Here are some notions of "finiteness" which make sense in lots of categories, and which characterize the finite sets when the category is $Set$. I view this as an addendum to the notions discussed in Hanul Jeon's answer. A salient point is that notions of finiteness which agree in $Set$ may diverge when considering more general categories, even when those more general categories are things like toposes, i.e. "generalized categories of sets".

  1. A set $X$ is finite if and only if it is Noetherian, i.e. it satisfies the ascending chain condition for subobjects.

  2. A set $X$ is finite if and only if it is Artinian, i.e. it satisfies the descending chain condition for subobjects.

  3. A set $X$ is finite if and only if it is Hopfian, i.e. every surjection $X \to X$ is a bijection.

  4. A set $X$ is finite if and only if it is co-Hopfian, i.e. every injection $X \to X$ is a bijection.

In the 1-topos literature, the term "Dedekind-finite" is used to mean co-Hopfian.

  1. A set $X$ is finite if and only if it is finitely-presentable, i.e. for every chain $Y_0 \to Y_1 \to \dots$ and every function $f: X \to \varinjlim Y_n$, there is some $m$ such that $f$ factors through $Y_m \to \varinjlim Y_n$.

Variants of (5) include: considering all diagrams of $Y_n$'s indexed by any directed poset, or by any filtered category. In the $\infty$-categorical literature, the term "compact" is used instead of "finitely-presentable".

If we require the transition maps between the $Y_n$'s to be injections, we get the notion of a

  1. finitely-generated object.

  2. A set is finite if and only it is quasicompact in the sense that the top element of its powerset lattice is finitely-presentable (equivalently, finitely-generated) as an element of that lattice.

The nlab says "compact" instead of "quasicompact" here, but I think in the original literature "quasicompact" is used -- if I recall correctly, the nlab has a general convention to never use the term "quasicompact", insisting instead that "compact" never implies "Hausdorff".

  1. A set $X$ is finite if and only if its coherent, i.e. it is "stably quasicompact" in the sense defined at the link.
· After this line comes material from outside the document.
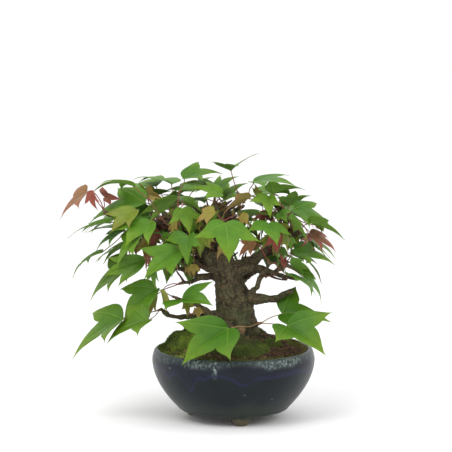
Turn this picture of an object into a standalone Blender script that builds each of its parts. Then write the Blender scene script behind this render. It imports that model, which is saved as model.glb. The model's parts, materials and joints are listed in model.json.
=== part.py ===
"""A small trident maple bonsai in a round, incurved, glazed pot on three feet.

The pot stands on its feet at z = 0 and +Z is up; the tree's front faces -Y.
Everything is laid out about the pot's axis, and at the end the whole plant is
moved so that the bottom centre of its bounding box is the origin.
Sizes are in millimetres up to the point where a mesh is made.
"""

import math
from dataclasses import dataclass

import bmesh
import bpy
from mathutils import Matrix, Vector
from mathutils.bvhtree import BVHTree

MM = 0.001

# Gaps that meshes which touch in the real plant keep
TOUCH_GAP = 0.35
MOSS_GAP = 0.8
LEAF_GAP = 0.5

# Pot
POT_DIAMETER = 122.0
POT_RIM_DIAMETER = 117.0
POT_BASE_DIAMETER = 76.0
POT_SIDE_DRAW_IN = 22.0
POT_SIDE_CURVE = 1.85
POT_CORNER = 2.5
POT_WALL = 5.0
POT_FLOOR = 5.0
POT_BODY_HEIGHT = 46.5
POT_WIDEST_BELOW_RIM = 8.5
POT_SEGMENTS = 40

# Feet
FOOT_HEIGHT = 6.5
FOOT_TOP_DIAMETER = 19.0
FOOT_TIP_DIAMETER = 9.0
FOOT_CIRCLE_RADIUS = 32.0
FOOT_INTO_BODY = 3.0
FOOT_SIDES = 12
FOOT_TURNS = {"front": -80.0, "back_right": 40.0, "back_left": 160.0}

# Drainage
DRAIN_HOLE_DIAMETER = 15.0
DRAIN_MESH_SIDE = 25.0
DRAIN_MESH_THICKNESS = 0.8
DRAIN_MESH_OPENINGS = 4
DRAIN_MESH_STRAND = 1.4
WIRE_DIAMETER = 1.5
WIRE_LEG_REACH = 9.0

# Soil
SOIL_BELOW_RIM = 2.0
SOIL_MOUND = 14.0
SOIL_ABOVE_FLOOR = 4.0

# Trunk
TRUNK_BASE_DIAMETER = 33.0
TRUNK_DIAMETER = 28.5
TRUNK_TOP_DIAMETER = 14.0
TRUNK_BURIED = 9.0
TRUNK_SIDES = 16
ROOT_SWELLS = 5
ROOT_SWELL = 0.10
LIMB_SIDES = 8

# Whole tree: every point of the tree is drawn for this height above the rim
DRAWN_TREE_HEIGHT = 147.0
TREE_HEIGHT = 147.0
TREE_SCALE = TREE_HEIGHT / DRAWN_TREE_HEIGHT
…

(7) and (8) come from topos theory. There are corresponding notions in $\infty$-topos theory.

  1. A set is finite if and only if it lies in the closure of $\{ \{\emptyset\}\}$ under pushouts and intial objects.

Here are some other fun ones:

  1. A set $X$ is finite if and only if all linear orders on $X$ are isomorphic.

  2. A set $X$ is finite if and only if there exists a first-order theory $T$ such that $T$ has a unique model $M$ up to isomorphism, and moreover $M$ may be taken to have underlying set $X$.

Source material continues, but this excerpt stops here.